■ PROVIDED MATERIAL:

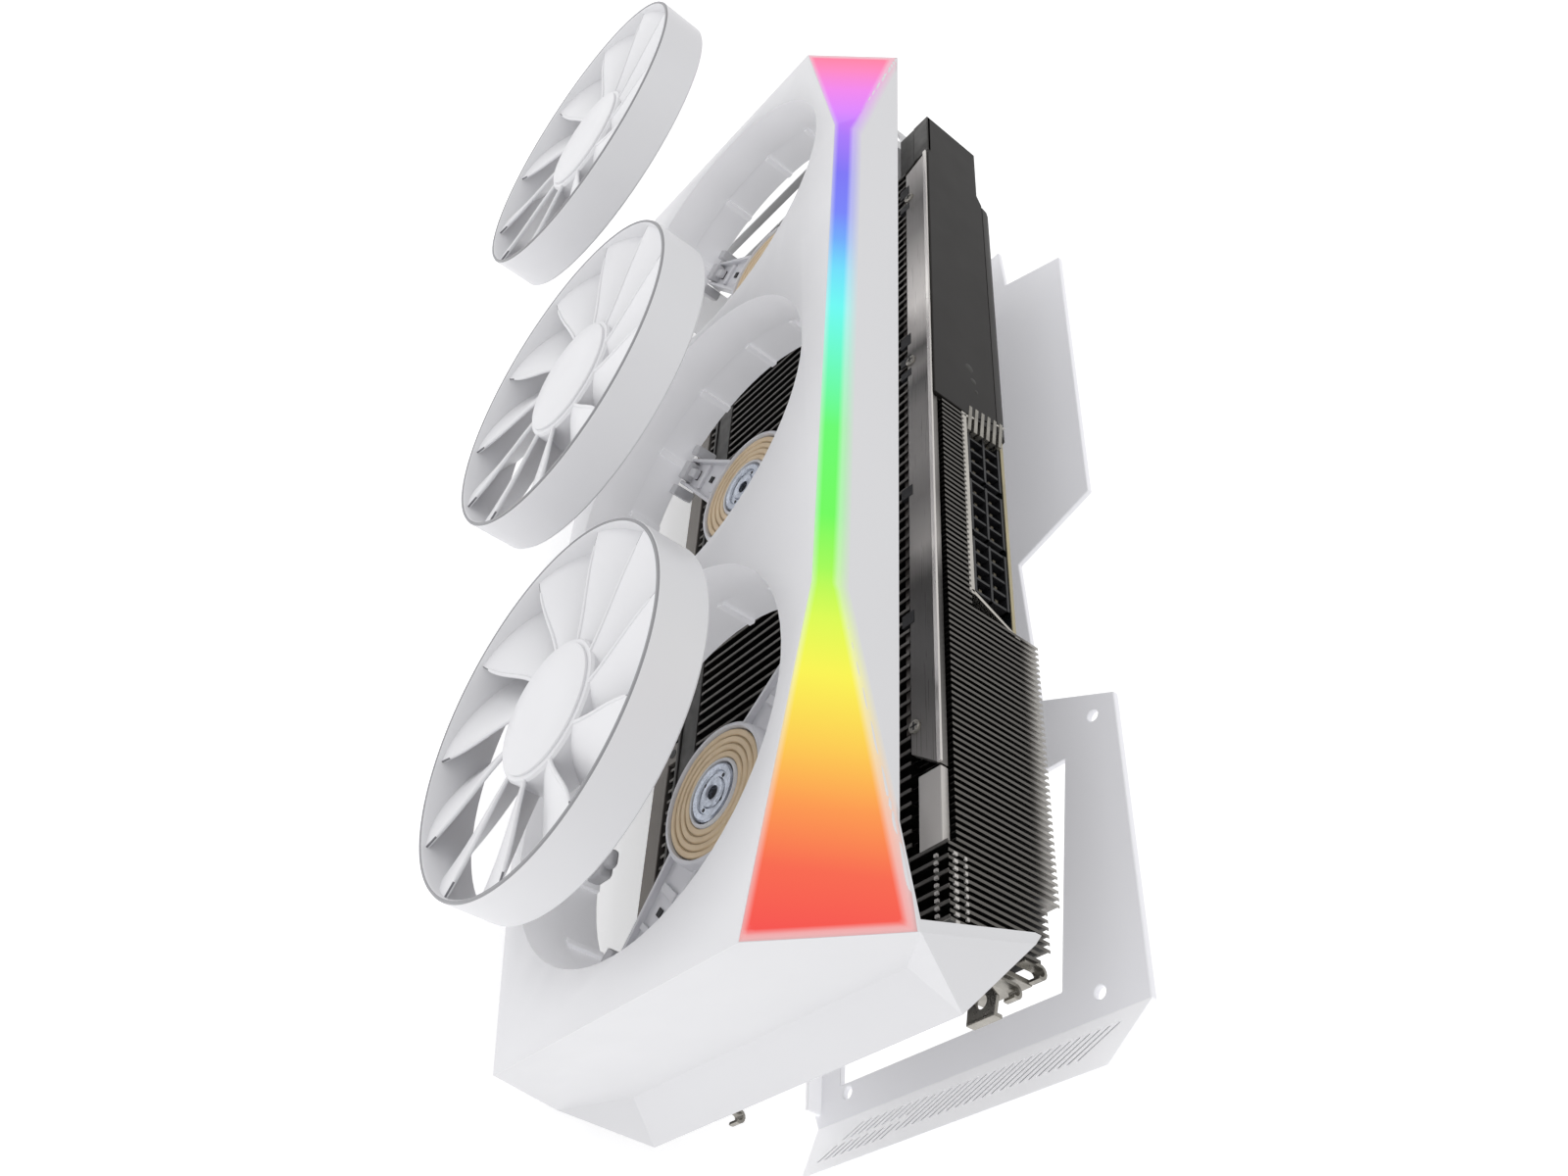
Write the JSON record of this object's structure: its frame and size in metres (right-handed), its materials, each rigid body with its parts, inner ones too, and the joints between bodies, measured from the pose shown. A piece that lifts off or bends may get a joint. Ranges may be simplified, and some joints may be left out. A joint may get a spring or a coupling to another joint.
{
  "type": "graphics card",
  "caption": "Triple-fan graphics card pulled apart in layers: pull-off fans, faceted lit shroud, finned heatsink on its board, and a metal backplate.",
  "frame": {"origin": "on the outer face of the slot bracket, at the middle of its width, 7 mm below its top flange", "axes": "+X along the card from the slot bracket to the tail, +Y from the fans to the backplate, +Z from the slot connector to the lit top edge"},
  "size_m": [0.358, 0.169, 0.148],
  "materials": {
    "white_plastic": "satin moulded",
    "white_fan": "satin moulded",
    "light_diffuser": "lit, colours run along its length",
    "silver_mount": "silver-white",
    "coil": "tan rings",
    "spindle_steel": "turned",
    "magnet": "nickel plated",
    "dark_fins": "black nickel",
    "black_coat": "satin black",
    "bracket_steel": "nickel plated",
    "brushed_rail": "brushed",
    "nickel": "nickel plated",
    "copper_pipe": "satin",
    "board": "solder mask",
    "chip": "moulded package",
    "socket_black": "moulded",
    "backplate_metal": "satin white paint"
  },
  "bodies": {
    "core": {"fin_stack_main": "dark_fins", "fin_stack_tail": "dark_fins", "cold_plate": "nickel", "front_rail": "brushed_rail", "tail_block": "nickel", "slot_rail": "brushed_rail", "side_cover": "black_coat", "connector_frame": "nickel", "tail_bracket": "nickel", "circuit_board": "board", "graphics_chip": "chip", "spring_plate": "nickel", "slot_bracket": "bracket_steel", "heat_pipe_1": "copper_pipe", "heat_pipe_2": "copper_pipe", "heat_pipe_3": "copper_pipe", "heat_pipe_4": "copper_pipe", "memory_chip_1": "chip", "memory_chip_2": "chip", "memory_chip_3": "chip", "memory_chip_4": "chip", "memory_chip_5": "chip", "memory_chip_6": "chip", "memory_chip_7": "chip", "memory_chip_8": "chip", "power_socket_1": "socket_black", "power_socket_2": "socket_black", "power_socket_3": "socket_black", "display_socket_1": "nickel", "display_socket_2": "nickel", "display_socket_3": "nickel", "display_socket_4": "nickel"},
    "shroud": {"shroud_shell": "white_plastic", "light_bar": "light_diffuser", "fan_mount_1": "silver_mount", "fan_mount_2": "silver_mount", "fan_mount_3": "silver_mount", "motor_stator_1": "coil", "motor_stator_2": "coil", "motor_stator_3": "coil"},
    "spindle_1": {"motor_spindle_1": "spindle_steel"},
    "spindle_2": {"motor_spindle_2": "spindle_steel"},
    "spindle_3": {"motor_spindle_3": "spindle_steel"},
    "fan_1": {"fan_rotor_1": "white_fan", "fan_hub_cap_1": "white_fan", "fan_magnet_1": "magnet"},
    "fan_2": {"fan_rotor_2": "white_fan", "fan_hub_cap_2": "white_fan", "fan_magnet_2": "magnet"},
    "fan_3": {"fan_rotor_3": "white_fan", "fan_hub_cap_3": "white_fan", "fan_magnet_3": "magnet"},
    "backplate": {"backplate": "backplate_metal"}
  },
  "joints": [
    {"name": "shroud_slide", "type": "slide", "parent": "core", "child": "shroud", "axis": [0, 1, 0], "range_m": [0, 0.016]},
    {"name": "backplate_slide", "type": "slide", "parent": "core", "child": "backplate", "axis": [0, -1, 0], "range_m": [0, 0.027]},
    {"name": "fan_spin_1", "type": "hinge", "parent": "shroud", "child": "spindle_1", "pos_m": [0.0645, -0.0285, -0.03], "axis": [0, 1, 0], "continuous": true},
    {"name": "fan_spin_2", "type": "hinge", "parent": "shroud", "child": "spindle_2", "pos_m": [0.1727, -0.0285, -0.03], "axis": [0, 1, 0], "continuous": true},
    {"name": "fan_spin_3", "type": "hinge", "parent": "shroud", "child": "spindle_3", "pos_m": [0.2809, -0.0285, -0.03], "axis": [0, 1, 0], "continuous": true},
    {"name": "fan_slide_1", "type": "slide", "parent": "spindle_1", "child": "fan_1", "axis": [0, 1, 0], "range_m": [0, 0.0585]},
    {"name": "fan_slide_2", "type": "slide", "parent": "spindle_2", "child": "fan_2", "axis": [0, 1, 0], "range_m": [0, 0.0455]},
    {"name": "fan_slide_3", "type": "slide", "parent": "spindle_3", "child": "fan_3", "axis": [0, 1, 0], "range_m": [0, 0.0325]}
  ]
}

■ EXERCISE DETAILS: From the first line to the last, please quote the material above exactly.

■ THE OUTPUT:
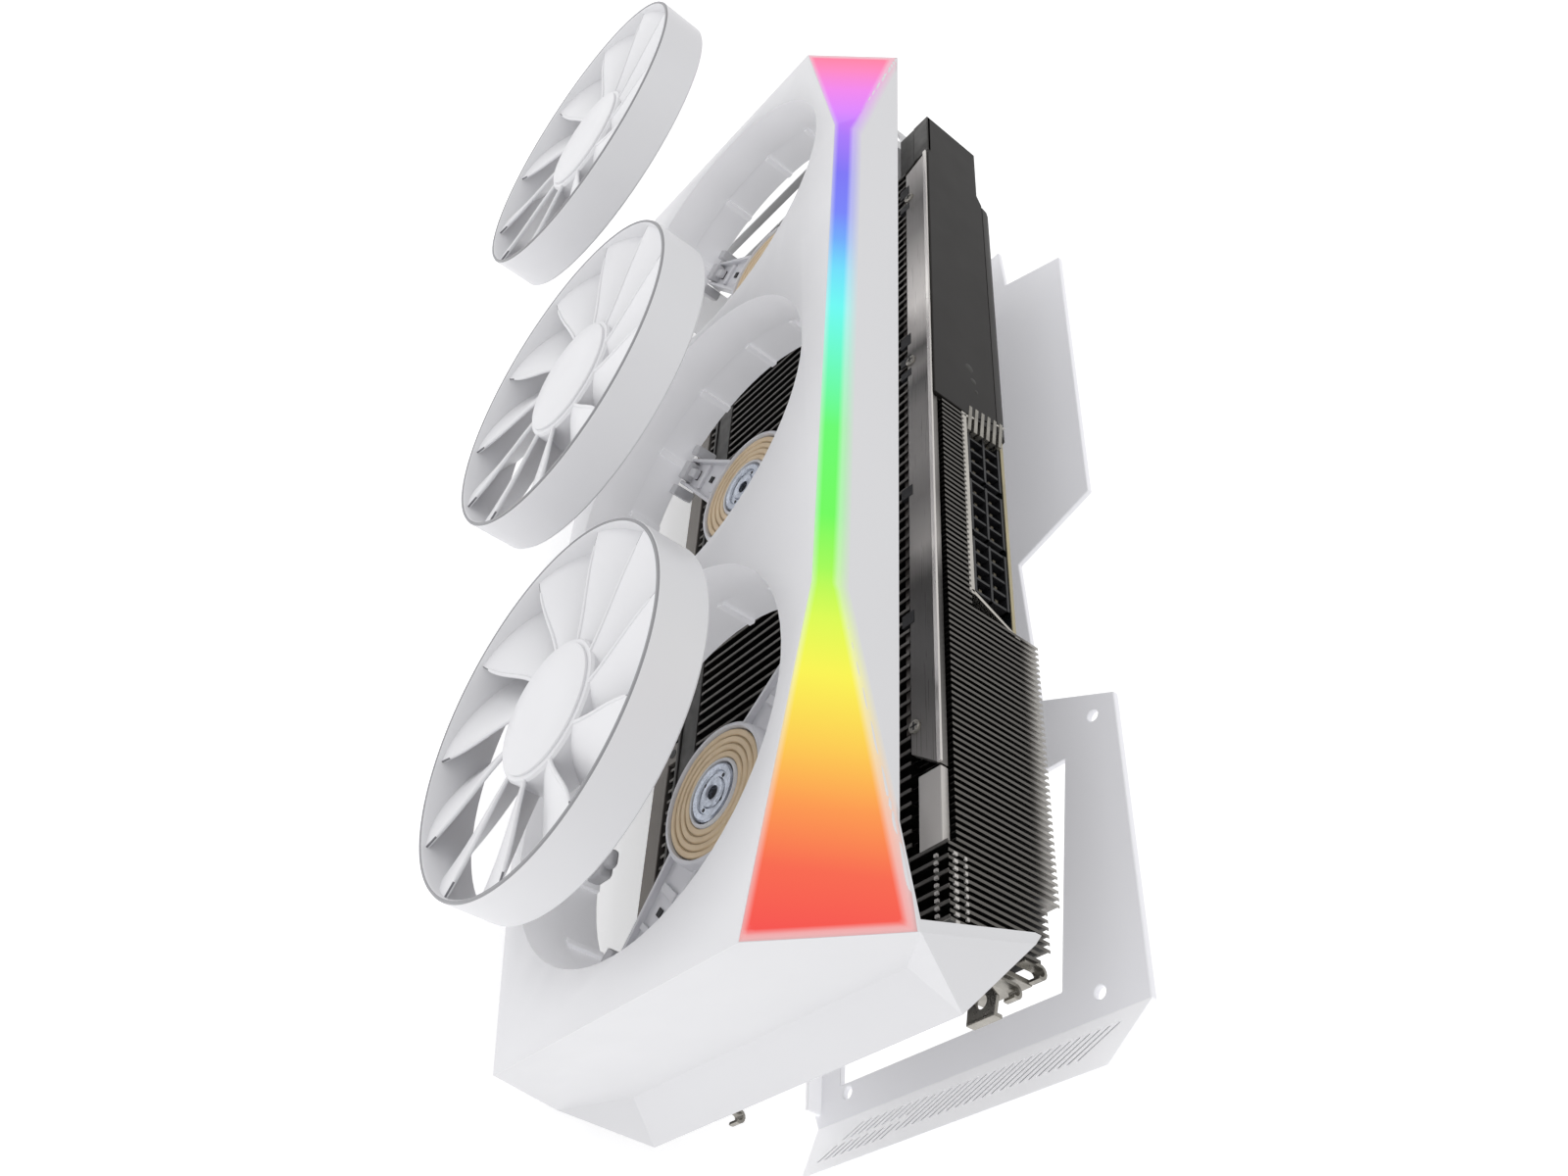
Write the JSON record of this object's structure: its frame and size in metres (right-handed), its materials, each rigid body with its parts, inner ones too, and the joints between bodies, measured from the pose shown. A piece that lifts off or bends may get a joint. Ranges may be simplified, and some joints may be left out. A joint may get a spring or a coupling to another joint.
{
  "type": "graphics card",
  "caption": "Triple-fan graphics card pulled apart in layers: pull-off fans, faceted lit shroud, finned heatsink on its board, and a metal backplate.",
  "frame": {"origin": "on the outer face of the slot bracket, at the middle of its width, 7 mm below its top flange", "axes": "+X along the card from the slot bracket to the tail, +Y from the fans to the backplate, +Z from the slot connector to the lit top edge"},
  "size_m": [0.358, 0.169, 0.148],
  "materials": {
    "white_plastic": "satin moulded",
    "white_fan": "satin moulded",
    "light_diffuser": "lit, colours run along its length",
    "silver_mount": "silver-white",
    "coil": "tan rings",
    "spindle_steel": "turned",
    "magnet": "nickel plated",
    "dark_fins": "black nickel",
    "black_coat": "satin black",
    "bracket_steel": "nickel plated",
    "brushed_rail": "brushed",
    "nickel": "nickel plated",
    "copper_pipe": "satin",
    "board": "solder mask",
    "chip": "moulded package",
    "socket_black": "moulded",
    "backplate_metal": "satin white paint"
  },
  "bodies": {
    "core": {"fin_stack_main": "dark_fins", "fin_stack_tail": "dark_fins", "cold_plate": "nickel", "front_rail": "brushed_rail", "tail_block": "nickel", "slot_rail": "brushed_rail", "side_cover": "black_coat", "connector_frame": "nickel", "tail_bracket": "nickel", "circuit_board": "board", "graphics_chip": "chip", "spring_plate": "nickel", "slot_bracket": "bracket_steel", "heat_pipe_1": "copper_pipe", "heat_pipe_2": "copper_pipe", "heat_pipe_3": "copper_pipe", "heat_pipe_4": "copper_pipe", "memory_chip_1": "chip", "memory_chip_2": "chip", "memory_chip_3": "chip", "memory_chip_4": "chip", "memory_chip_5": "chip", "memory_chip_6": "chip", "memory_chip_7": "chip", "memory_chip_8": "chip", "power_socket_1": "socket_black", "power_socket_2": "socket_black", "power_socket_3": "socket_black", "display_socket_1": "nickel", "display_socket_2": "nickel", "display_socket_3": "nickel", "display_socket_4": "nickel"},
    "shroud": {"shroud_shell": "white_plastic", "light_bar": "light_diffuser", "fan_mount_1": "silver_mount", "fan_mount_2": "silver_mount", "fan_mount_3": "silver_mount", "motor_stator_1": "coil", "motor_stator_2": "coil", "motor_stator_3": "coil"},
    "spindle_1": {"motor_spindle_1": "spindle_steel"},
    "spindle_2": {"motor_spindle_2": "spindle_steel"},
    "spindle_3": {"motor_spindle_3": "spindle_steel"},
    "fan_1": {"fan_rotor_1": "white_fan", "fan_hub_cap_1": "white_fan", "fan_magnet_1": "magnet"},
    "fan_2": {"fan_rotor_2": "white_fan", "fan_hub_cap_2": "white_fan", "fan_magnet_2": "magnet"},
    "fan_3": {"fan_rotor_3": "white_fan", "fan_hub_cap_3": "white_fan", "fan_magnet_3": "magnet"},
    "backplate": {"backplate": "backplate_metal"}
  },
  "joints": [
    {"name": "shroud_slide", "type": "slide", "parent": "core", "child": "shroud", "axis": [0, 1, 0], "range_m": [0, 0.016]},
    {"name": "backplate_slide", "type": "slide", "parent": "core", "child": "backplate", "axis": [0, -1, 0], "range_m": [0, 0.027]},
    {"name": "fan_spin_1", "type": "hinge", "parent": "shroud", "child": "spindle_1", "pos_m": [0.0645, -0.0285, -0.03], "axis": [0, 1, 0], "continuous": true},
    {"name": "fan_spin_2", "type": "hinge", "parent": "shroud", "child": "spindle_2", "pos_m": [0.1727, -0.0285, -0.03], "axis": [0, 1, 0], "continuous": true},
    {"name": "fan_spin_3", "type": "hinge", "parent": "shroud", "child": "spindle_3", "pos_m": [0.2809, -0.0285, -0.03], "axis": [0, 1, 0], "continuous": true},
    {"name": "fan_slide_1", "type": "slide", "parent": "spindle_1", "child": "fan_1", "axis": [0, 1, 0], "range_m": [0, 0.0585]},
    {"name": "fan_slide_2", "type": "slide", "parent": "spindle_2", "child": "fan_2", "axis": [0, 1, 0], "range_m": [0, 0.0455]},
    {"name": "fan_slide_3", "type": "slide", "parent": "spindle_3", "child": "fan_3", "axis": [0, 1, 0], "range_m": [0, 0.0325]}
  ]
}